Manchester United legend, Ryan Giggs has come out to day he respects players like Paul Pogba and Bruno Fernandes when it comes to taking penalties.
Giggs recently revealed that he found it hard to read the goalkeeper’s reactions during spot kicks like these players when he still played football.
According to him, Eden Hazard and Pogba are very amazing when they go up slowly before shooting and Bruno Fernandes is equally dangerous with his little hop before striking the ball and scoring.
He added that his own philosophy was putting it low into the corner with the certainty that the goalie cannot catch it if he strikes the ball well.
His words, “My technique with penalty taking was – you know you see players looking at the goalkeeper?”
“Eden Hazard – I mean he’s amazing, he just goes up so slowly, and even Bruno Fernandes now with a little hop.
“I could never do that. My philosophy was: ‘I’m putting it low into the corner – even if the goalkeeper goes the right way, he’s not gonna save it if I execute it right’. That was my philosophy, so it doesn’t matter if he went the right way or not. If I do low, side-netting, he shouldn’t be able to save it.

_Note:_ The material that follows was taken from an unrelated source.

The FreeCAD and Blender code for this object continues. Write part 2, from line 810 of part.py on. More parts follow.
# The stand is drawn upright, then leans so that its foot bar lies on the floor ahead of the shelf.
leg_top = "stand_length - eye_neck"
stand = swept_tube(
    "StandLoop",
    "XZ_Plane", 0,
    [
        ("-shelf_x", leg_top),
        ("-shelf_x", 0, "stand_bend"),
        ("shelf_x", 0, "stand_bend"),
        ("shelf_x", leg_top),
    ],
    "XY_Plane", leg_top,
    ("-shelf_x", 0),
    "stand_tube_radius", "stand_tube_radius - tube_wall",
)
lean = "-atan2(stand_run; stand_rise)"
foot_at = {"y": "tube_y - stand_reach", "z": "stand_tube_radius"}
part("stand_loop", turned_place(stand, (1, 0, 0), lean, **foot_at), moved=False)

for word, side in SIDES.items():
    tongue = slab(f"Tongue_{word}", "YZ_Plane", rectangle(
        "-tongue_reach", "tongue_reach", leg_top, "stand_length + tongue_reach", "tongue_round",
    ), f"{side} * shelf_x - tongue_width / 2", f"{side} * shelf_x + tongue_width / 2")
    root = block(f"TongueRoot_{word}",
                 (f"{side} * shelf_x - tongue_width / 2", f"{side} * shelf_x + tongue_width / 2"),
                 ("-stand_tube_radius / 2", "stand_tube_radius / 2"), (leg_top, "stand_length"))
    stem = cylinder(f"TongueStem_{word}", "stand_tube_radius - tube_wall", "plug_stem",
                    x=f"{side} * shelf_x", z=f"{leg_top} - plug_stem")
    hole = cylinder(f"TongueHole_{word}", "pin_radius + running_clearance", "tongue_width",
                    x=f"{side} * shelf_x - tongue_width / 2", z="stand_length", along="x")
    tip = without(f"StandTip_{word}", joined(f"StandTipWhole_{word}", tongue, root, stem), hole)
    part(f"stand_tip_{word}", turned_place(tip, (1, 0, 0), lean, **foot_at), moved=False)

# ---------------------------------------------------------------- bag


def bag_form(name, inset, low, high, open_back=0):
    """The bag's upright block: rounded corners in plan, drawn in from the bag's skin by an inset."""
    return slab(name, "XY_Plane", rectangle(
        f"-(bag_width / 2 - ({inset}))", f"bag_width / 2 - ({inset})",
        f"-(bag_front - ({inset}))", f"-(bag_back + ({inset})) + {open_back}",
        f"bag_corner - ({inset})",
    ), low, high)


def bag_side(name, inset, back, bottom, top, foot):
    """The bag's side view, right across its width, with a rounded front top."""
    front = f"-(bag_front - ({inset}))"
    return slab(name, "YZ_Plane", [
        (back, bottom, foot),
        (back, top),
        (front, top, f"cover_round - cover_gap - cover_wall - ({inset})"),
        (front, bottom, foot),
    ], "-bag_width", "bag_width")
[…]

“That was my philosophy, rather than looking at the goalkeeper, trying to play mind games and having the confidence which Hazard and Bruno Fernandes [have]. Pogba did for a while that slow run up. I could never do that.”
On scoring a PK in Moscow, “Because I’d come on as sub, I think beforehand they’d already done the list of penalty takers, and we had some good penalty takers,” he recalled. “We had [Carlos] Tevez, Cristiano – who missed, we had Michael Carrick, Owen Hargreaves – obviously with his German background at Bayern he was never going to miss.
“So we had some really good penalty takers before as well. Some penalty takers who would be penalty takers in open play.
“Doubts over where to place the penalty? No, and that was the preparation during the week with Carlos Queiroz the coach.
“We’d practiced, tried to create a realistic atmosphere, which of course is nearly impossible. But [we did] the walk up from the centre-circle, place it, take it seriously, blow the whistle.
“What I’d done that week was I’d took about 15 penalties and scored 14, and the one that I’d missed hit the post – but every one was the same side. So I had the technique already in my head where I was gonna put it, it was just about me holding my nerve.”